Beam equation and method of separation of variables: some references. Let us consider the beam equation
\begin{align}
z_{tt}+z_{xxxx}&=0\ \ \  \ \ \ \ \ \ 0<t<T, \ 0<x<\pi \notag \\
z(t,0)=z(t,\pi)=z_{xx}(t,0)=z_{xx}(t,\pi)&=0\ \ \  \ \ \ \ \ \ 0<t<T \notag \\
(z(0,.),z_t(0,.))&=(z_0,z_1)
\end{align}
If $z_0=\sum_{k=1}^\infty a_k \sin(kx)$ and $z_1=\sum_{k=1}^\infty b_k \sin(kx)$ the solution of problem has a well-known expression in terms of Fourier series. The method used is, usually, the separation of variables.
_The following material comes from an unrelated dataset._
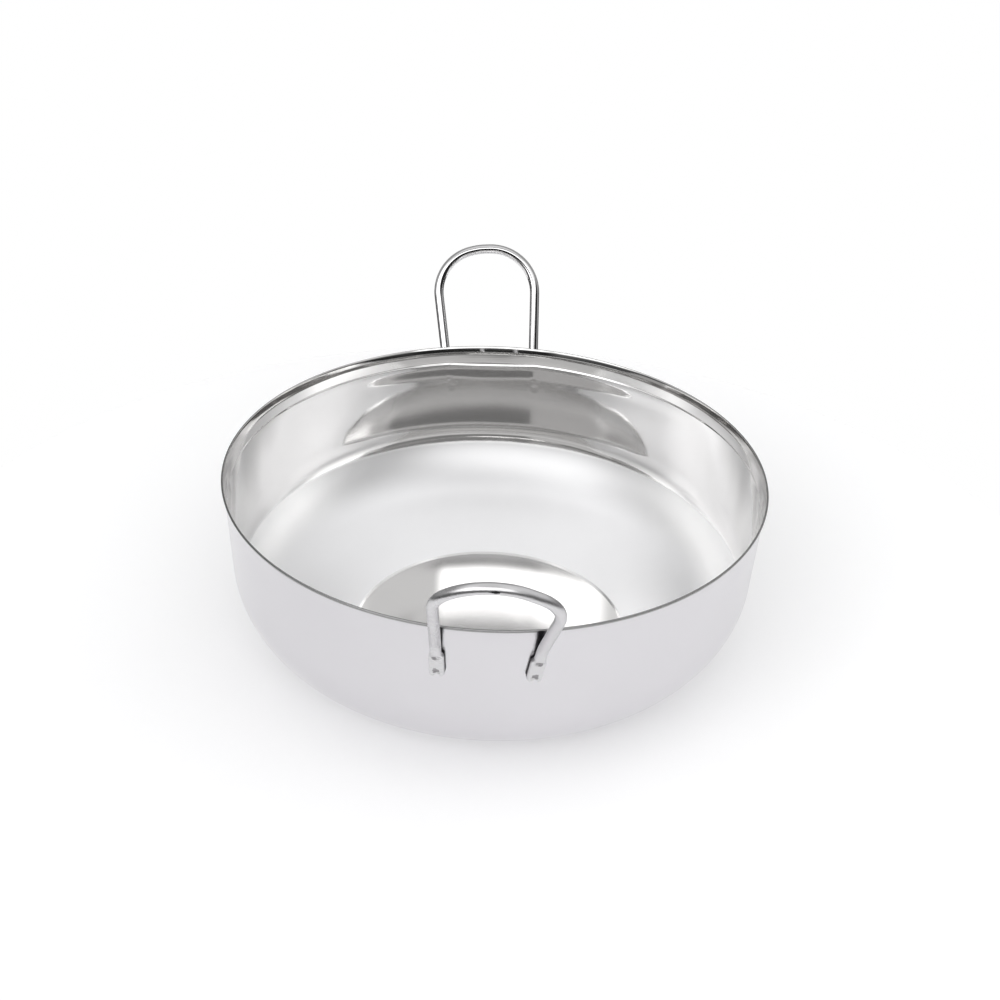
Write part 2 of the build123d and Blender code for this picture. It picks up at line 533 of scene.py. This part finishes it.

I'd read in a book or on a website, some notes that explain step by step how you get this solution.
Thank you very much.
 A: Consider $X(x)=a_1\sinh\lambda x+a_2\cosh\lambda x+a_3\sin\lambda x+a_4\cos\lambda x$ ,
$X''(x)=a_1\lambda^2\sinh\lambda x+a_2\lambda^2\cosh\lambda x-a_3\lambda^2\sin\lambda x-a_4\lambda^2\cos\lambda x$
$X(0)=X''(0)=0$ :
$\begin{cases}a_2+a_4=0\\a_2\lambda^2-a_4\lambda^2=0\end{cases}$
$\begin{cases}a_2+a_4=0\\a_2-a_4=0\end{cases}$
$\begin{cases}a_2=0\\a_4=0\end{cases}$
$\therefore X(x)=a_1\sinh\lambda x+a_3\sin\lambda x$
$X(\pi)=X''(\pi)=0$ :
$\begin{cases}a_1\sinh\lambda\pi+a_3\sin\lambda\pi=0\\a_1\lambda^2\sinh\lambda\pi-a_3\lambda^2\sin\lambda\pi=0\end{cases}$
$\begin{cases}a_1\sinh\lambda\pi+a_3\sin\lambda\pi=0\\a_1\sinh\lambda\pi-a_3\sin\lambda\pi=0\end{cases}$
$\begin{cases}a_1\sinh\lambda\pi=0\\a_3\sin\lambda\pi=0\end{cases}$
$\begin{cases}a_1=0\\\sin\lambda\pi=0\end{cases}$
$\begin{cases}a_1=0\\\lambda=n,n\in\mathbb{Z}\end{cases}$
$\therefore$ Let $z(t,x)=\sum\limits_{k=1}^\infty C(t,k)\sin kx$ ,
Then $z_{tt}(t,x)=\sum\limits_{k=1}^\infty C_{tt}(t,k)\sin kx$
$z_{xxxx}(t,x)=\sum\limits_{k=1}^\infty k^4C(t,k)\sin kx$
$\therefore\sum\limits_{k=1}^\infty C_{tt}(t,k)\sin kx+\sum\limits_{k=1}^\infty k^4C(t,k)\sin kx=0$
$\sum\limits_{k=1}^\infty(C_{tt}(t,k)+k^4C(t,k))\sin kx=0$
$\therefore C_{tt}(t,k)+k^4C(t,k)=0$
$C(t,k)=A(k)\sin k^2t+B(k)\cos k^2t$
$\therefore z(t,x)=\sum\limits_{k=1}^\infty A(k)\sin k^2t\sin kx+\sum\limits_{k=1}^\infty B(k)\cos k^2t\sin kx$
$z_t(t,x)=\sum\limits_{k=1}^\infty A(k)k^2\cos k^2t\sin kx-\sum\limits_{k=1}^\infty B(k)k^2\sin k^2t\sin kx$
$z(0,x)=z_0$ , $z_t(0,x)=z_1$ :
$\begin{cases}\sum\limits_{k=1}^\infty A(k)k^2\sin kx=z_1\\\sum\limits_{k=1}^\infty B(k)\sin kx=z_0\end{cases}$
$\begin{cases}A(k)=\dfrac{2}{k^2\pi}\int_0^\pi z_1\sin kx~dx\\B(k)=\dfrac{2}{\pi}\int_0^\pi z_0\sin kx~dx\end{cases}$
$\therefore z(t,x)=\dfrac{2}{\pi}\sum\limits_{k=1}^\infty\dfrac{1}{k^2}\int_0^\pi z_1\sin kx~dx\sin k^2t\sin kx+\dfrac{2}{\pi}\sum\limits_{k=1}^\infty\int_0^\pi z_0\sin kx~dx\cos k^2t\sin kx$